Across town at the Lincoln Memorial, the message was much different

Martin Luther King’s niece Dr. Alveda King, addressed the crowd of 3-500,000  with a plea for unity and prayer “in the public squares of America and in our schools.” She called for national unity by echoing her uncle’s declaring “I have a dream.”

“I have a dream that America will pray and God will forgive us our sins and revive us our land,” King said. “On that day, we will all be able to lift every voice and sing of the love and honor that God desires of all his children.”

Governor Palin’s message was also one of unity:

“We must not fundamentally transform America, as some would want,” Palin said. “We must restore America and restore her honor.”

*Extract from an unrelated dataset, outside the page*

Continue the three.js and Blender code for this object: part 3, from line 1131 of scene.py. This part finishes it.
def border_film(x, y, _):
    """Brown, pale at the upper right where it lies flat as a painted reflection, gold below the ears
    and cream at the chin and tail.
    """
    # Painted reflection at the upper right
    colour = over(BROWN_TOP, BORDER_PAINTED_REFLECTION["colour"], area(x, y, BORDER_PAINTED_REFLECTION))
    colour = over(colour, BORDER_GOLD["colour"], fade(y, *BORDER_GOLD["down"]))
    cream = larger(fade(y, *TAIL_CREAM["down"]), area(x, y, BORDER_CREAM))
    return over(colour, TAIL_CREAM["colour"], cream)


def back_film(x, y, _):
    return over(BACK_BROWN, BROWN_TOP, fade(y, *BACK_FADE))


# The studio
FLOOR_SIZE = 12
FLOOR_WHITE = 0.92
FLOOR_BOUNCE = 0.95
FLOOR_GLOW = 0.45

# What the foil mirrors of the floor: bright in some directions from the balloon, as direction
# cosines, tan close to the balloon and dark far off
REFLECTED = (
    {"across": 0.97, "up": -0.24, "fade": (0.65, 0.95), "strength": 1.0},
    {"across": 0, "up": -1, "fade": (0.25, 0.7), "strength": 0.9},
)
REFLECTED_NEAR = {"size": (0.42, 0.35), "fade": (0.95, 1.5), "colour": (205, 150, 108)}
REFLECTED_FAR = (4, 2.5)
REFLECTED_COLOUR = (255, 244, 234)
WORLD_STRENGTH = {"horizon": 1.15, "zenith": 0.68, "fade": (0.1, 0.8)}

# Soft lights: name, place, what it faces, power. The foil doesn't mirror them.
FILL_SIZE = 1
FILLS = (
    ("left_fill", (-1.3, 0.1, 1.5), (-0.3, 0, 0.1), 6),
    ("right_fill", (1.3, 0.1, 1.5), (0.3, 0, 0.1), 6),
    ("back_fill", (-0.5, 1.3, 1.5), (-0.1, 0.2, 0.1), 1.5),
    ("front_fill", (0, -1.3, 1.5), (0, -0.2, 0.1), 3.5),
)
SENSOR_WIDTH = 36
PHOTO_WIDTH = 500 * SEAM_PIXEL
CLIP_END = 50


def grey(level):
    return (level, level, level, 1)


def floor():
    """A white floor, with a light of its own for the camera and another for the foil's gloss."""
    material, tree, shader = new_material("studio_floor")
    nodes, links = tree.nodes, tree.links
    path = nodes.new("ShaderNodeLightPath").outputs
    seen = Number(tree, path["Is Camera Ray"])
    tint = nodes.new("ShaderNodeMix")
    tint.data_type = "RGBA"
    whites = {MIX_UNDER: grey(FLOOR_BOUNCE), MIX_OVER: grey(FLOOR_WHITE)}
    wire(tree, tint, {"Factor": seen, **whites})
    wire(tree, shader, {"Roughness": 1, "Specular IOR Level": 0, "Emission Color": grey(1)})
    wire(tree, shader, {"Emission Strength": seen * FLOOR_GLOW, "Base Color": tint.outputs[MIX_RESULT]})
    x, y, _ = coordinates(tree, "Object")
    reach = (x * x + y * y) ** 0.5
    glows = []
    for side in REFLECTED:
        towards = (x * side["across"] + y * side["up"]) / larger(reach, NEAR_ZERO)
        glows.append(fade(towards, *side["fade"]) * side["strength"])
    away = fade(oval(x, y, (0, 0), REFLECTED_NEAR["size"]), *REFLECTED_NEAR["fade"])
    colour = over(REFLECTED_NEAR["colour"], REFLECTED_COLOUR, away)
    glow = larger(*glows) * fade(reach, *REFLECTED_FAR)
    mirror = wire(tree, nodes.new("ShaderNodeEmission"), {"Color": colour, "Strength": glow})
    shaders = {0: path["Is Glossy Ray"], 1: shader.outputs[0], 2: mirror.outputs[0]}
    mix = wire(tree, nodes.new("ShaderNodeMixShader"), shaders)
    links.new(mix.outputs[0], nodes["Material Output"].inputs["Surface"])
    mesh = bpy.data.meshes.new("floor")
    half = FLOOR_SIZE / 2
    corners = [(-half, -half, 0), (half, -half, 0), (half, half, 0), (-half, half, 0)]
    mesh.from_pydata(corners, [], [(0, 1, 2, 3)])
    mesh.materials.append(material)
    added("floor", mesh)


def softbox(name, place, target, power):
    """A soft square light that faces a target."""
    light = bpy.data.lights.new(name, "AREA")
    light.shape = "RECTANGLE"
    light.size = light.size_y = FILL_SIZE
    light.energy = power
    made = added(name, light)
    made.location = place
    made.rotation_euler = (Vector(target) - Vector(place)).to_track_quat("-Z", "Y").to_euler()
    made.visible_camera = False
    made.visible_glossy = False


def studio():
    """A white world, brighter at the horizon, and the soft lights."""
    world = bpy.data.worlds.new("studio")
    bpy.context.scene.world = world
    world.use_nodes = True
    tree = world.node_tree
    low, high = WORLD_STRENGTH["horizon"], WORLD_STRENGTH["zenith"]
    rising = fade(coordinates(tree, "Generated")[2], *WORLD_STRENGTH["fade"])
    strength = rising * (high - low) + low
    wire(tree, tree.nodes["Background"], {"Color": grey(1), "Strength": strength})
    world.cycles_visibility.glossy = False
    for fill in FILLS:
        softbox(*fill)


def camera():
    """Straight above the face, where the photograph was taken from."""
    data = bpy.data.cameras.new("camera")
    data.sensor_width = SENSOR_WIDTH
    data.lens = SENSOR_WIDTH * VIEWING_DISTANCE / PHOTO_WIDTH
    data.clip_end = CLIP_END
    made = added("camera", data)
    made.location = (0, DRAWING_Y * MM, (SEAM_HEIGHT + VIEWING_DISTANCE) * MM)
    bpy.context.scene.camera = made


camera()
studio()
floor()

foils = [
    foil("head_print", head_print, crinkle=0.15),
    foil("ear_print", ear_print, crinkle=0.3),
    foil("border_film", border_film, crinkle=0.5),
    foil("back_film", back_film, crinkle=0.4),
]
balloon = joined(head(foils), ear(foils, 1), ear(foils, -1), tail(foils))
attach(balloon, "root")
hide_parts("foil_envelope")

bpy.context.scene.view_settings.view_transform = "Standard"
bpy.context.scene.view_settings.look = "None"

“Here today, at the crossroads of our history, may this day be the change point,” Palin said. “Look around you. You’re not alone. You are Americans! You have the same steel spine and the moral courage of Washington and Lincoln and Martin Luther King. It is in you. It will sustain you as it sustained them.”

Beck’s message was an inclusive return to God, no matter how you worship. He called on Americans to go back to their churches, back to synagogues, and back to mosques.

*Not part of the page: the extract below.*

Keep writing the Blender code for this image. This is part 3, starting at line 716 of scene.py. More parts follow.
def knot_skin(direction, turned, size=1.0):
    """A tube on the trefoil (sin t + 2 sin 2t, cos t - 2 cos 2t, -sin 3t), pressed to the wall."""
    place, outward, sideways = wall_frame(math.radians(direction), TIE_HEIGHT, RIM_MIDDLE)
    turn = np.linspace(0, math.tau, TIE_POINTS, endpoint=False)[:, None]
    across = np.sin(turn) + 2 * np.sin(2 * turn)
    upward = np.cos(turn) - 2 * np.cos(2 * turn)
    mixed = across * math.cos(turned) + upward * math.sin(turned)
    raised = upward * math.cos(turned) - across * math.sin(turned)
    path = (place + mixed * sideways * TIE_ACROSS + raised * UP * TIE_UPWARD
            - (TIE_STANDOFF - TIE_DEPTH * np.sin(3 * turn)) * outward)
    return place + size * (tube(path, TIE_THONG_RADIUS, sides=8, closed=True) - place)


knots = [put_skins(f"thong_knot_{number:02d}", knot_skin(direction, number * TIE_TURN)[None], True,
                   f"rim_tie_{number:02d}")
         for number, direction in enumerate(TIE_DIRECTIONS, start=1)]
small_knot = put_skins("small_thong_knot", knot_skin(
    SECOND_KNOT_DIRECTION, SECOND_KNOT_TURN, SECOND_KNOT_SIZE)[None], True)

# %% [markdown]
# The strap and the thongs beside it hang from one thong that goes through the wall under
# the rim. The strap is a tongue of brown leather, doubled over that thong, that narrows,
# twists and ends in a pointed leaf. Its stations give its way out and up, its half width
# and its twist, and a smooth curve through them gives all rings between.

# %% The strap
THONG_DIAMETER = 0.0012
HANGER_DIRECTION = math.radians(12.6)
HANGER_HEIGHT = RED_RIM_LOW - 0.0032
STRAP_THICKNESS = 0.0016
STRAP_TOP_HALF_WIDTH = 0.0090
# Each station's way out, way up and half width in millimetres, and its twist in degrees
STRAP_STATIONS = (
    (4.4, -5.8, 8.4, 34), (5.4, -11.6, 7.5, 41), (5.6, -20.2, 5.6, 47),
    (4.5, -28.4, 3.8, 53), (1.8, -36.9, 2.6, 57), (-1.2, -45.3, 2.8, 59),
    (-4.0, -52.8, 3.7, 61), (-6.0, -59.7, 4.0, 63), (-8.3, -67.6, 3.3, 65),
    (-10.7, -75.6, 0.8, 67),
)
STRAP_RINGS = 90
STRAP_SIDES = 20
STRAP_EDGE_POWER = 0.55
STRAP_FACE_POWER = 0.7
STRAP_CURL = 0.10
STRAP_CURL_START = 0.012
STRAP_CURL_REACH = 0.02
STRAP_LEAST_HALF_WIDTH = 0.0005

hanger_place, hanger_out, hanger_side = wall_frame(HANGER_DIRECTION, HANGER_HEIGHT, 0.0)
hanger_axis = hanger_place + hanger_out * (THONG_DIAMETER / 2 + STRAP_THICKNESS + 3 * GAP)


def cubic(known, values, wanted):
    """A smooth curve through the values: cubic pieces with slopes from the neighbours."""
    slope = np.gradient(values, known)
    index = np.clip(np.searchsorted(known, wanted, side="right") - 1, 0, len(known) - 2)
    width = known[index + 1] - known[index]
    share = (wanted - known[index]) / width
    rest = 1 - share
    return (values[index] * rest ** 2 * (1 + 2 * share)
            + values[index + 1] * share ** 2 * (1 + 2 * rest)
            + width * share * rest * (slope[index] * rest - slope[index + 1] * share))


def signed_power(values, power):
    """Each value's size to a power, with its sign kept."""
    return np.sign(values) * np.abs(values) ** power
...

“Something beyond imagination is happening. Something that is beyond man is happening,” Beck said” America today begins to turn back to God.”

….”Find out what you truly believe. When the storm comes up and your ship is being tossed, you gotta rely on something.”
“It happens the same way, it has since the Burning Bush. Moses. Freedom. And then they forget. They wander ’til they remember that God is the answer. He always has been. And then they begin to trust.”

The only mention of politics he made was a call for unity between Democrats, Republicans and Independents.

By far the most most stirring part of his speech was about the power of the individual

“Somewhere in this crowd — I know it. I have been looking for the next George Washington. I can’t find him. I know he is in this crowd. He may be 8 years old, but this is the moment. This is the moment that he dedicates his life, that he sees giants around him. And 25 years from now, he will come not to this stair, but to those stairs. And he can proclaim, ‘I have a new dream.’ That must be our goal: to raise the next great monument.”

Two rallies in Washington DC, one emphasized that the legacy of Martin Luther King was theirs and theirs alone.  The other called for people to join together and find their way to God.

Forty-Seven years ago, Dr Martin Luther King Jr. stood on the steps of the Lincoln Memorial and said.

When we let freedom ring, when we let it ring from every village and every hamlet, from every state and every city, we will be able to speed up that day when all of God’s children, black men and white men, Jews and Gentiles, Protestants and Catholics, will be able to join hands and sing in the words of the old Negro spiritual, “Free at last! free at last! thank God Almighty, we are free at last!”

 Today at the Lincoln Memorial, that legacy was honored and renewed.